I don't think this is a good idea at the moment because the config system is still rather slow - that config lookup (for window.title_format) is currently holding back zooming speed and can possibly get a lot worse if it becomes per-domain. Same for things like statusbar.hide and tabs.show - we get called from qt a LOT for tab sizing, and cpython just isn't fast enough to handle doing that much work (without lagging a lot, like on previous versions). Tab size hints are still bottlenecking us in some cases even when we're doing very little every call.

https://github.com/qutebrowser/qutebrowser/issues/4628 https://github.com/qutebrowser/qutebrowser/issues/4409

I also don't think that's a good idea implementation wise, a website can (possibly) break your script by playing with the title.
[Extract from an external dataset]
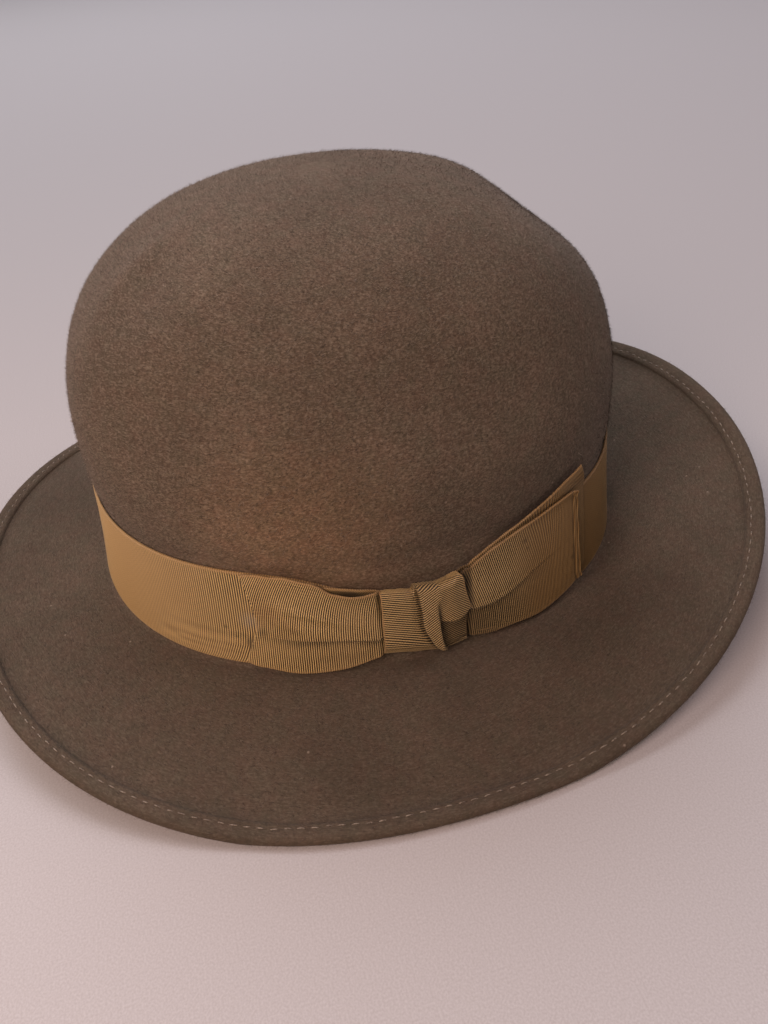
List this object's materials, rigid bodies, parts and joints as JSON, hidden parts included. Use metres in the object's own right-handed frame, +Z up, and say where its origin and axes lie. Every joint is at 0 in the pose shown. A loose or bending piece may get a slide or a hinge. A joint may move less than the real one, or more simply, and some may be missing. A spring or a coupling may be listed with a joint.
{
  "type": "felt hat",
  "caption": "Soft felt hat with an open round crown, a welted brim that turns up at the back, a grosgrain ribbon and a flat side bow.",
  "frame": {"origin": "middle of the brim's outline, on the surface that the hat rests on", "axes": "+Z up, -Y the front of the hat and +Y its back along the longer way of the brim, +X the wearer's left, where the bow is"},
  "size_m": [0.2868, 0.308, 0.1474],
  "materials": {
    "felt": "grey-brown fur felt with a short soft nap",
    "ribbon": "old-gold grosgrain with fine ribs across its width"
  },
  "bodies": {
    "root": {"felt_body": "felt", "ribbon_band": "ribbon", "bow_front_loop": "ribbon", "bow_back_wing_under": "ribbon", "bow_back_wing_over": "ribbon", "bow_knot": "ribbon"}
  },
  "joints": []
}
It seems like a hack to me.

It sounds like you should use multiple basedirs or WM_CLASS, although, the --qt-name argument seems to be gone now. Maybe there's an API for setting WM_CLASS or some other window-specific variable in qt now.

https://github.com/qutebrowser/qutebrowser/issues/514

ninewise commented 5 years ago

It sounds like you should use multiple basedirs or WM_CLASS, although, the --qt-name argument seems to be gone now. Maybe there's an API for setting WM_CLASS or some other window-specific variable in qt now.

514

--qt-arg name foo works now; happened to be discussed in IRC earlier. Bascially you create new configuration directories, and add some aliases of the form alias slackbrowser=qutebrowser --basedir some/config/diff --qt-arg name slackbrowser

Do note that these other browsers won't have your regular bookmarks synced (but you could copy those files).

wernerb commented 5 years ago

Usingn different basedirs already but did not know about qt-arg name! thanks that helps a lot!

One other thing for me is that even with basedir. If I open a new link, i'd actually want it to open the link using a different basedir/instance of qutebrowser. Is there a way to do this? Open link in external program maybe? :)

The-Compiler commented 5 years ago

@wernerb I agree per-domain settings are probably the wrong solution to this - also see #3012 and #2314. You can't tell qutebrowser to open links in a new instance (and I'm not sure whether it's possible to implement). All those things are quite off-topic for this issue, though! You might want to take a look at "Getting help" in the docs if you have more questions.

The-Compiler commented 4 years ago

FWIW per-domain content.cookies.accept is in now, via #4395.

Ambrevar commented 4 years ago

Fantastic!

erazemk commented 4 years ago

FWIW per-domain content.cookies.accept is in now, via #4395.

Will this be included in the next version of qutebrowser?

The-Compiler commented 4 years ago

It will be in v1.12.0.

dt098 commented 4 years ago

Was it implemented? Can't find it if so.

The-Compiler commented 4 years ago

@dt098 "it" as in per-domain support for content.cookies.accept? Yes, see the comment above yours.

mavaa commented 4 years ago

Being able to have a whitelist of domains where cookies are allowed is great, thank you a thousand times for this! :heart:

The-Compiler commented 4 years ago

@mavaa Let me forward those thanks to @lufte! :+1:

maxigit commented 4 years ago

I second downloads.location.directory as well input.insert_mode.auto_enter (so I can set it to false unless I am on duckduckgo (as home page).

maxigit commented 4 years ago

As it seems complicated to implement, would not be easier to have instead autocmd mechanism. Once a page is downloaded depending on the URL some commands are executed. The user can use that to set specific options or bindings. Ok I realized that it will only work if we can buffer specific bindings and settings ...

crater2150 commented 4 years ago

A use case for zoom.default patterns:

I recently stumbled upon several websites that have a minimum-width in CSS set in pixels, which in combination with highdpi and vertical tabs causes parts of the page on the right being cut off and requiring horizontal zoom (a prominent example is Amazon). It probably also occurs without highdpi if you don't use the full width of your screen. Some other pages switch to a mobile view, if the pixel width is too small.

Most of those pages work fine, when setting zoom to 90 or 80%, so saving that zoom value per url would be great.

arjan-s commented 4 years ago

It would be awesome to have this for content.cookies.store. My use case is to only keep cookies for some sites I trust, and clean up everything else after quitting the browser.

mavaa commented 4 years ago

@arjan-s I haven't tried cookies.store, but content.cookies.accept is supposed to be working per domain from v1.12.0 according to comments above.